## Task directions
Reproduce exactly the lines below from the one containing "Continue the OpenSCAD" through the one containing "beyond, section)[:, None])", including both, and nothing else.

····················

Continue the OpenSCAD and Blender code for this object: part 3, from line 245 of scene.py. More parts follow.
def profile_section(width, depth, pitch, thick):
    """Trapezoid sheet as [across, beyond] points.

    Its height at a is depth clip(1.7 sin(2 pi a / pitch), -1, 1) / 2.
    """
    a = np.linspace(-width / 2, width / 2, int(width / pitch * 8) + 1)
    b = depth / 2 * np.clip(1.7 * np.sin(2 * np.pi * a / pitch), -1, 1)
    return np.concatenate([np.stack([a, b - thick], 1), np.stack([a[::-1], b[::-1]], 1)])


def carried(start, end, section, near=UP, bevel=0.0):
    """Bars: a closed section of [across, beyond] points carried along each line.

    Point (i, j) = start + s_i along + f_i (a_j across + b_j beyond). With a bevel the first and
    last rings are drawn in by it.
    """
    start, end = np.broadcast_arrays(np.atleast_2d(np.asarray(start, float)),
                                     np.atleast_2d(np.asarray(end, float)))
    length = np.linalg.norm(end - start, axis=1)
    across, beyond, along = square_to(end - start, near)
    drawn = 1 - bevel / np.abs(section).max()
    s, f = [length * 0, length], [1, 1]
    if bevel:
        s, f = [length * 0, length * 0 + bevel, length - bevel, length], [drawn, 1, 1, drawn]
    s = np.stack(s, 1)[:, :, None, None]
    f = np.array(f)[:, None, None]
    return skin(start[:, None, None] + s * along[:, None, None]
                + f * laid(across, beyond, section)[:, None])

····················

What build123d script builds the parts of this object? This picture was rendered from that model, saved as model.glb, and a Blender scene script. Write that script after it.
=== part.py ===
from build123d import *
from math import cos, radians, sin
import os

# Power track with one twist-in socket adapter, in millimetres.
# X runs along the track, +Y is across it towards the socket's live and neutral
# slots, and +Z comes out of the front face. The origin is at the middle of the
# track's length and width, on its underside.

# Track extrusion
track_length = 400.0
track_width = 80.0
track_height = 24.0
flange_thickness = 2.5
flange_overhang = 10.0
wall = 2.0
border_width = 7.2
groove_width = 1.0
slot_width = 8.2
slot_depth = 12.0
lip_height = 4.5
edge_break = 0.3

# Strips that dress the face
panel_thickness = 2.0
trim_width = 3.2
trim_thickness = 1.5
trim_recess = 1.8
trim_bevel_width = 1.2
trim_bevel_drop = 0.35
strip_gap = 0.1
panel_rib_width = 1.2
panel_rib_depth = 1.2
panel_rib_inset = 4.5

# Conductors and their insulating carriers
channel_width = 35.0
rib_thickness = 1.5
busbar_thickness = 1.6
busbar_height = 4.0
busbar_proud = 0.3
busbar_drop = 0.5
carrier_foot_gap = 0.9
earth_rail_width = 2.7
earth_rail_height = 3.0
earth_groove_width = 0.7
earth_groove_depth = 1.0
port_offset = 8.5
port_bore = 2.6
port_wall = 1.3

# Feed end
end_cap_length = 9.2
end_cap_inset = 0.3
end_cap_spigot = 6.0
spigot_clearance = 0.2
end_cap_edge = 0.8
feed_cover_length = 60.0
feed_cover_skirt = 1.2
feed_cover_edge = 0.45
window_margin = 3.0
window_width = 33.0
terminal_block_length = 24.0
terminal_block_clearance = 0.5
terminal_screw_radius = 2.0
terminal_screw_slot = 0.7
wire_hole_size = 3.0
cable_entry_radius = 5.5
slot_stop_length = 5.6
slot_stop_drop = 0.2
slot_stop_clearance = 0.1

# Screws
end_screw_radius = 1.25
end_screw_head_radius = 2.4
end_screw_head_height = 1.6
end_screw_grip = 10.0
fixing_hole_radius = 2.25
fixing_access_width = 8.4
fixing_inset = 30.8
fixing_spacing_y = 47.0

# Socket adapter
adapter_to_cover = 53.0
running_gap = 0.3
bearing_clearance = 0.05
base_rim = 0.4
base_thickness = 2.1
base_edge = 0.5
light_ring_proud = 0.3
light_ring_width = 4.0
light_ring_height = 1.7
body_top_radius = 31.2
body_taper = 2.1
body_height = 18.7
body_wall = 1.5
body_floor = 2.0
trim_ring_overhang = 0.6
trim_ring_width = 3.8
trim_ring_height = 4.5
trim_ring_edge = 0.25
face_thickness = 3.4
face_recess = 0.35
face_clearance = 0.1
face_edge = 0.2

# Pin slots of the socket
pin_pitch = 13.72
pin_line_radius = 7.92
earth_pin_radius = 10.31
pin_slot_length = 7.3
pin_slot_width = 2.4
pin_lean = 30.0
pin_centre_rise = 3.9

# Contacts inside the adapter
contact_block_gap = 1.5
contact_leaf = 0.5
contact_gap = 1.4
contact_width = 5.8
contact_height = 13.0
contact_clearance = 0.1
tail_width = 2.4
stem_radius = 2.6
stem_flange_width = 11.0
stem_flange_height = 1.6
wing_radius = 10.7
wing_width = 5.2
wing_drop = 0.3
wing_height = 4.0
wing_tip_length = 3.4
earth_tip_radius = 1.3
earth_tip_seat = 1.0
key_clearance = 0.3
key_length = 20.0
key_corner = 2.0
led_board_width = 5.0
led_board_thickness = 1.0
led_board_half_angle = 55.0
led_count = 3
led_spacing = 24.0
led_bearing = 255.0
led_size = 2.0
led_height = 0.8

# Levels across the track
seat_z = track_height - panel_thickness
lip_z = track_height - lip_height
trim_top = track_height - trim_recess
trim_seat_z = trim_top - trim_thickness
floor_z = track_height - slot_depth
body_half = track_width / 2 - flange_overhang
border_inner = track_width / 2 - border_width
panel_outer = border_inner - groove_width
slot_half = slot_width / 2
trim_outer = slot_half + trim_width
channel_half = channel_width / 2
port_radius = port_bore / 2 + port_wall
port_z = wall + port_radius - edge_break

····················

## Output for this task
Continue the OpenSCAD and Blender code for this object: part 3, from line 245 of scene.py. More parts follow.
def profile_section(width, depth, pitch, thick):
    """Trapezoid sheet as [across, beyond] points.

    Its height at a is depth clip(1.7 sin(2 pi a / pitch), -1, 1) / 2.
    """
    a = np.linspace(-width / 2, width / 2, int(width / pitch * 8) + 1)
    b = depth / 2 * np.clip(1.7 * np.sin(2 * np.pi * a / pitch), -1, 1)
    return np.concatenate([np.stack([a, b - thick], 1), np.stack([a[::-1], b[::-1]], 1)])


def carried(start, end, section, near=UP, bevel=0.0):
    """Bars: a closed section of [across, beyond] points carried along each line.

    Point (i, j) = start + s_i along + f_i (a_j across + b_j beyond). With a bevel the first and
    last rings are drawn in by it.
    """
    start, end = np.broadcast_arrays(np.atleast_2d(np.asarray(start, float)),
                                     np.atleast_2d(np.asarray(end, float)))
    length = np.linalg.norm(end - start, axis=1)
    across, beyond, along = square_to(end - start, near)
    drawn = 1 - bevel / np.abs(section).max()
    s, f = [length * 0, length], [1, 1]
    if bevel:
        s, f = [length * 0, length * 0 + bevel, length - bevel, length], [drawn, 1, 1, drawn]
    s = np.stack(s, 1)[:, :, None, None]
    f = np.array(f)[:, None, None]
    return skin(start[:, None, None] + s * along[:, None, None]
                + f * laid(across, beyond, section)[:, None])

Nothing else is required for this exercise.